• What you have to do:
The required output is a single number: how many lines of the material contain the string "Vector".

• Source material:
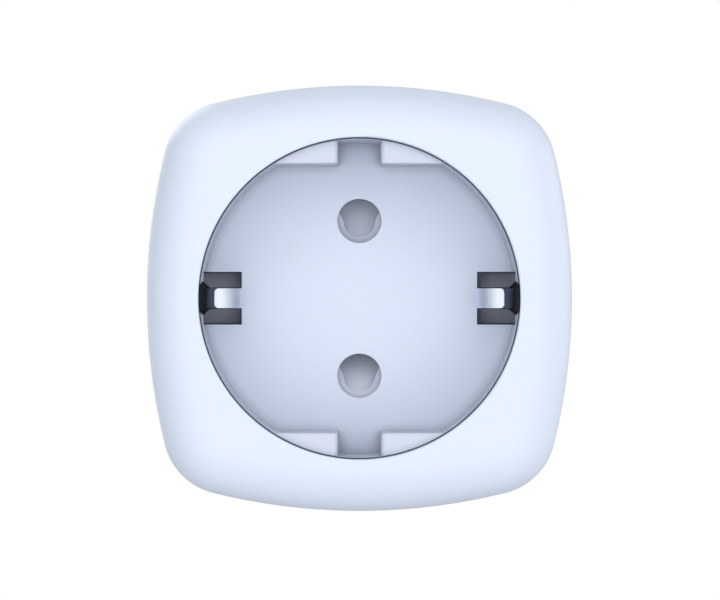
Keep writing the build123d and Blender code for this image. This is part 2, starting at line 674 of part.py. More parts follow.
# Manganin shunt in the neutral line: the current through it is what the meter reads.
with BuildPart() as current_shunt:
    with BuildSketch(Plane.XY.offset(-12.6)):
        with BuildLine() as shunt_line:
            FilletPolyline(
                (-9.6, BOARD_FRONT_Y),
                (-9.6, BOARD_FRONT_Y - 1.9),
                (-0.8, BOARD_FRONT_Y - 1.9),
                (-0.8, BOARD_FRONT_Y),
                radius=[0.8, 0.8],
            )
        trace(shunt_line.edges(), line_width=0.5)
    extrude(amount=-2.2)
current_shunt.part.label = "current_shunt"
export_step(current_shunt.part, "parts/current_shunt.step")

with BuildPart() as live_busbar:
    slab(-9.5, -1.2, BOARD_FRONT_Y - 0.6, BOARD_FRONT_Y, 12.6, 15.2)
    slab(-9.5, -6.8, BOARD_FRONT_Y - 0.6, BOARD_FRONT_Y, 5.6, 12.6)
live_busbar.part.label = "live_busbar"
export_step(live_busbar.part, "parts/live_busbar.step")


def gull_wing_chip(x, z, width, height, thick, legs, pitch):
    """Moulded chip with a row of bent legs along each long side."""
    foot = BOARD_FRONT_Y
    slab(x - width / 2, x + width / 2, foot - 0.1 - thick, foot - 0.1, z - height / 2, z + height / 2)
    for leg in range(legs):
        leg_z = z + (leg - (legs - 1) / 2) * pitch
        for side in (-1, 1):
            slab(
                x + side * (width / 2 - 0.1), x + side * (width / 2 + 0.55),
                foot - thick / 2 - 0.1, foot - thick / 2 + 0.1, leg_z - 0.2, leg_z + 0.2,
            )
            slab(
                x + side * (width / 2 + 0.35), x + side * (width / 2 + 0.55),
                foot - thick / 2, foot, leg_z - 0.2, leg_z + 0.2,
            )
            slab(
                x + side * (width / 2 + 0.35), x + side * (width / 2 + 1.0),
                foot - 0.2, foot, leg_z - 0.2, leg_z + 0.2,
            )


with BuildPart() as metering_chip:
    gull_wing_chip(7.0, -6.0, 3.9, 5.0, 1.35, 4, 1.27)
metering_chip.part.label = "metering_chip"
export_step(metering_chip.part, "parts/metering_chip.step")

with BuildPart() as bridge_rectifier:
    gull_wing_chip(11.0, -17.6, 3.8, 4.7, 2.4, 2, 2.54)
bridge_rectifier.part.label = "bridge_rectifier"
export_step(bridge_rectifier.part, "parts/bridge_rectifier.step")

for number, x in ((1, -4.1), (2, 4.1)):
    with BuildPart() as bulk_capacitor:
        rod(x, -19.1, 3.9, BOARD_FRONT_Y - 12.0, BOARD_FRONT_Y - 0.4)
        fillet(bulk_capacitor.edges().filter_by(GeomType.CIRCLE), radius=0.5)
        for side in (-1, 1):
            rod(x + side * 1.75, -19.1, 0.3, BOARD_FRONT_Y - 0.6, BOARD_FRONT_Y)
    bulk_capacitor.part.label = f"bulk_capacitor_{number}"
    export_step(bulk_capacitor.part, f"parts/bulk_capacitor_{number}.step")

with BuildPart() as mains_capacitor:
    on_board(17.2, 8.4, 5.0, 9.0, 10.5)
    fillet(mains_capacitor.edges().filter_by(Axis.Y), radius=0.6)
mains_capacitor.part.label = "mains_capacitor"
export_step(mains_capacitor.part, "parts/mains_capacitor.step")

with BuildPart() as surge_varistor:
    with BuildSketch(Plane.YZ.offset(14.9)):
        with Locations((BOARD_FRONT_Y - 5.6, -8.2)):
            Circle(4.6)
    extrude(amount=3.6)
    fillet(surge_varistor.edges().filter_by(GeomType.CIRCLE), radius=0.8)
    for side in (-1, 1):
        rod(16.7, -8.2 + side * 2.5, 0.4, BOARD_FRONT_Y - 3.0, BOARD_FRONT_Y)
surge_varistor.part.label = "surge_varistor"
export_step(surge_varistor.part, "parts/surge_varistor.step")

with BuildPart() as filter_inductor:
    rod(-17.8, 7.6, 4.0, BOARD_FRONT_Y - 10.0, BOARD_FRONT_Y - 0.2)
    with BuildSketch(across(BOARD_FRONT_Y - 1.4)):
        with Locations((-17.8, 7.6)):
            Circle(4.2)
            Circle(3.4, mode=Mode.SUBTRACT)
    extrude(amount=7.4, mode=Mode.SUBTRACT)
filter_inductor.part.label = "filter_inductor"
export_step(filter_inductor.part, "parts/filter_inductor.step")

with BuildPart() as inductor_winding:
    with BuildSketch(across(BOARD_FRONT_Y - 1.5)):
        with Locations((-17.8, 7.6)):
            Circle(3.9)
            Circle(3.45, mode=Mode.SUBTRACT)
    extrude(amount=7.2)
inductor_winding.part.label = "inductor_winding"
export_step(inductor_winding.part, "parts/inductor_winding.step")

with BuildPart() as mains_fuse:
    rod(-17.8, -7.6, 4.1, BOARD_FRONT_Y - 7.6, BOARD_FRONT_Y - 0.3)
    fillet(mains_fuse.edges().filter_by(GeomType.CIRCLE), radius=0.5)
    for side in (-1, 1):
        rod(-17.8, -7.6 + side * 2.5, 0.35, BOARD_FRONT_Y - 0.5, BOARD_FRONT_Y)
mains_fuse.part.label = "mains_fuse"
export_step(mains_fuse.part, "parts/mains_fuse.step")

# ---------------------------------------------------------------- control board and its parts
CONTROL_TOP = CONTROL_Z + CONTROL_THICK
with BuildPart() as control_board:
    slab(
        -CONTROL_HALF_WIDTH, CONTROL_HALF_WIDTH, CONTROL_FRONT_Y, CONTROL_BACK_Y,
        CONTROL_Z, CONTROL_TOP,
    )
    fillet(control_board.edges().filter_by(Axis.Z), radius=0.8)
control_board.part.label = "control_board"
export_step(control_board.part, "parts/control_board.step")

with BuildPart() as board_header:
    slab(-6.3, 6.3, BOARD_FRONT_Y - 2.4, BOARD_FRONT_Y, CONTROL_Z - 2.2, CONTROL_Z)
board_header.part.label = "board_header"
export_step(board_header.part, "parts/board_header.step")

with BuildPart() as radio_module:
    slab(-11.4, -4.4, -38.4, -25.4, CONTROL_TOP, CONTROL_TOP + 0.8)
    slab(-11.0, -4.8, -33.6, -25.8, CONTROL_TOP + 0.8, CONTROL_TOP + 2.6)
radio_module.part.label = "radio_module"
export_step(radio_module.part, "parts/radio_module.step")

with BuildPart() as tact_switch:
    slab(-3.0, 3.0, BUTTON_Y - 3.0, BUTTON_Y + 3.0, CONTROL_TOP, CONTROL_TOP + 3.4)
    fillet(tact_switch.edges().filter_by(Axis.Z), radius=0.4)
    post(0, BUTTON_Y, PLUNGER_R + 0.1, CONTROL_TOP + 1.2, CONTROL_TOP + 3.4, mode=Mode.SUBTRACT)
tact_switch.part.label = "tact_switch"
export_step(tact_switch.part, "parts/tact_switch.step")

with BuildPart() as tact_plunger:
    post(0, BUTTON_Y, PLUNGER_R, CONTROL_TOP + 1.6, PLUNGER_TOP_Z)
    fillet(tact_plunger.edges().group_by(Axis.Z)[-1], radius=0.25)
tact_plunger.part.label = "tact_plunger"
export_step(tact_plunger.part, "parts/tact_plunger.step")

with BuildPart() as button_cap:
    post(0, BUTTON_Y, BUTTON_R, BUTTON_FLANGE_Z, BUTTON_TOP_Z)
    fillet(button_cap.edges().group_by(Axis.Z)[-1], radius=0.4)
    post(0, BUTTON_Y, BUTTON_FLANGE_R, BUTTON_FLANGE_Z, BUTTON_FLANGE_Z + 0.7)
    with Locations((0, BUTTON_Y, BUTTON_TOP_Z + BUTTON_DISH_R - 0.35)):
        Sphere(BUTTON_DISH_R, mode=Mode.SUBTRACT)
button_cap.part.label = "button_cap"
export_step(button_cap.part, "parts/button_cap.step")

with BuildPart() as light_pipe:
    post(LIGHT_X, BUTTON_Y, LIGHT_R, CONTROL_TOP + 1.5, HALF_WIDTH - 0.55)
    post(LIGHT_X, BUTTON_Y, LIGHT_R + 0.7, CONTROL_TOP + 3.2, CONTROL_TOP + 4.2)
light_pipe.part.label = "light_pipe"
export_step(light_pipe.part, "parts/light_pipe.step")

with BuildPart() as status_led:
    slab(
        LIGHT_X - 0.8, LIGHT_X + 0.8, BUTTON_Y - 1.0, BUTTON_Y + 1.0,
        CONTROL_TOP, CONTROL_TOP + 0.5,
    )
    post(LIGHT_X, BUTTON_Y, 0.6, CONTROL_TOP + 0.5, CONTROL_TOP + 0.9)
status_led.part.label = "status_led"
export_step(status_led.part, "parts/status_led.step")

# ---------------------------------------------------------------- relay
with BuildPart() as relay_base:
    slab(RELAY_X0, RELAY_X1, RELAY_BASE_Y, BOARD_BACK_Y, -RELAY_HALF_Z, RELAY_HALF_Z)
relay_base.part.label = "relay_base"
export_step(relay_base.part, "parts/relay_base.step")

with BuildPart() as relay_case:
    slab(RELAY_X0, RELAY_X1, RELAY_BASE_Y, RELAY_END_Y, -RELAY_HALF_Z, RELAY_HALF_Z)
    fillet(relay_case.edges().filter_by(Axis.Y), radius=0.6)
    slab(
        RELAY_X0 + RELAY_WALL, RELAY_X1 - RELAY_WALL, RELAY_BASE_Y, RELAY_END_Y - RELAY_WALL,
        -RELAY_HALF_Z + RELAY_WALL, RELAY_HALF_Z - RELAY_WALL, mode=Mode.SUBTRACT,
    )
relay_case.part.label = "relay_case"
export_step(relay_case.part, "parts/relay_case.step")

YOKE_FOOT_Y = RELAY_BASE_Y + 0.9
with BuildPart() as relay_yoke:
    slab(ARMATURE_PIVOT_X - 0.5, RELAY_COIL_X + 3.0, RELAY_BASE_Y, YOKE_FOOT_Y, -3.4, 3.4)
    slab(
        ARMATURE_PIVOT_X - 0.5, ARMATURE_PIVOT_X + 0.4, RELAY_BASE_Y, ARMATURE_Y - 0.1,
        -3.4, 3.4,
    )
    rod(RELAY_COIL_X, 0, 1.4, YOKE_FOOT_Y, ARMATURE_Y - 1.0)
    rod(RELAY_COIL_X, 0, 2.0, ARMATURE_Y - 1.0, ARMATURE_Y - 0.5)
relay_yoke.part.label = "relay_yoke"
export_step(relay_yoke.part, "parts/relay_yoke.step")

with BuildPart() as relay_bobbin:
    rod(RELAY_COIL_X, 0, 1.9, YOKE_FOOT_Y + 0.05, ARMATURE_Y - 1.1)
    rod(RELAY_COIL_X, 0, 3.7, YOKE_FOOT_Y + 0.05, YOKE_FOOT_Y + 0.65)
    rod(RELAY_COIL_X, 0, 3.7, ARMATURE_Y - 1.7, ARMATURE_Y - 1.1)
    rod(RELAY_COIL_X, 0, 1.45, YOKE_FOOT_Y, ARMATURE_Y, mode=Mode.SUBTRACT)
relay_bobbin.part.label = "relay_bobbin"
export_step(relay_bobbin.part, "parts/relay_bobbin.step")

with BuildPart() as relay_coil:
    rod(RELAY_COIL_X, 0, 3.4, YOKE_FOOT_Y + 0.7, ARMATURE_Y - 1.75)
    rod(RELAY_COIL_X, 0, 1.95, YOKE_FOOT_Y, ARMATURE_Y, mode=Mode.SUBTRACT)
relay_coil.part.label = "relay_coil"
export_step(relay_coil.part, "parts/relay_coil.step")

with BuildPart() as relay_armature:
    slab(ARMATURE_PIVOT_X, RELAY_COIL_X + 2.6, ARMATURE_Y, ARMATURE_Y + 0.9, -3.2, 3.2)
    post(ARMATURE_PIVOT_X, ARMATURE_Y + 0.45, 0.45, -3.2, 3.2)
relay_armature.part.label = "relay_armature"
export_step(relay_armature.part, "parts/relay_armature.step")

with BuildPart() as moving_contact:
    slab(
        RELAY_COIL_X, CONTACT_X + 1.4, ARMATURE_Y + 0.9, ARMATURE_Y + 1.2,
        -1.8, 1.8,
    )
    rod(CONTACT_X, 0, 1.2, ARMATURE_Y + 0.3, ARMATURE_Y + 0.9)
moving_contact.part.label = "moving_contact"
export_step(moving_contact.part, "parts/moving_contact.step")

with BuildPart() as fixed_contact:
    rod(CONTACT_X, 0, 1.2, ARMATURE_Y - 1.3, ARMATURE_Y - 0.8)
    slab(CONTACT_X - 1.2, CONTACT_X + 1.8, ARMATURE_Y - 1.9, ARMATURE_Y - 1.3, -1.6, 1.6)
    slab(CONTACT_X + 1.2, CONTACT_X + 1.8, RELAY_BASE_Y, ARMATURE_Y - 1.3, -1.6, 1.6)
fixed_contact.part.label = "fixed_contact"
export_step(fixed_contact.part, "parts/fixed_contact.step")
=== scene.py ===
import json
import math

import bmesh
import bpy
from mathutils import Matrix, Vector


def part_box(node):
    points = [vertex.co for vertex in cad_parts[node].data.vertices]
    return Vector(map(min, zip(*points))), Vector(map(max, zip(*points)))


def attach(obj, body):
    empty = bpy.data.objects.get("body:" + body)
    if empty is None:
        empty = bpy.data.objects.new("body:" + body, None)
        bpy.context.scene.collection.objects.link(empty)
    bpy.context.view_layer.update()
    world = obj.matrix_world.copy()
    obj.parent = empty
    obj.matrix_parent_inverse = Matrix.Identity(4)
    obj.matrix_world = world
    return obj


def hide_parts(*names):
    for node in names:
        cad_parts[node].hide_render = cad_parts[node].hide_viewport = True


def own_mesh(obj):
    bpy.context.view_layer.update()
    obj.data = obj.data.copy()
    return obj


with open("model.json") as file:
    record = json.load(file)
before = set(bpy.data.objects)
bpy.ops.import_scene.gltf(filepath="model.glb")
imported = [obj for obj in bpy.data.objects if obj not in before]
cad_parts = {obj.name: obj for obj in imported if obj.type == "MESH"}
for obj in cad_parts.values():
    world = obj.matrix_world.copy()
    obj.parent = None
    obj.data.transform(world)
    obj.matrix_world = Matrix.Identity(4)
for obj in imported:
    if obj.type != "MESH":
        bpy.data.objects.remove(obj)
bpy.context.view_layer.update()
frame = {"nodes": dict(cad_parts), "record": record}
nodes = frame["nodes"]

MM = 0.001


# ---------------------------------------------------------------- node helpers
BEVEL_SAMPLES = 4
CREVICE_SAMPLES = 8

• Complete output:
2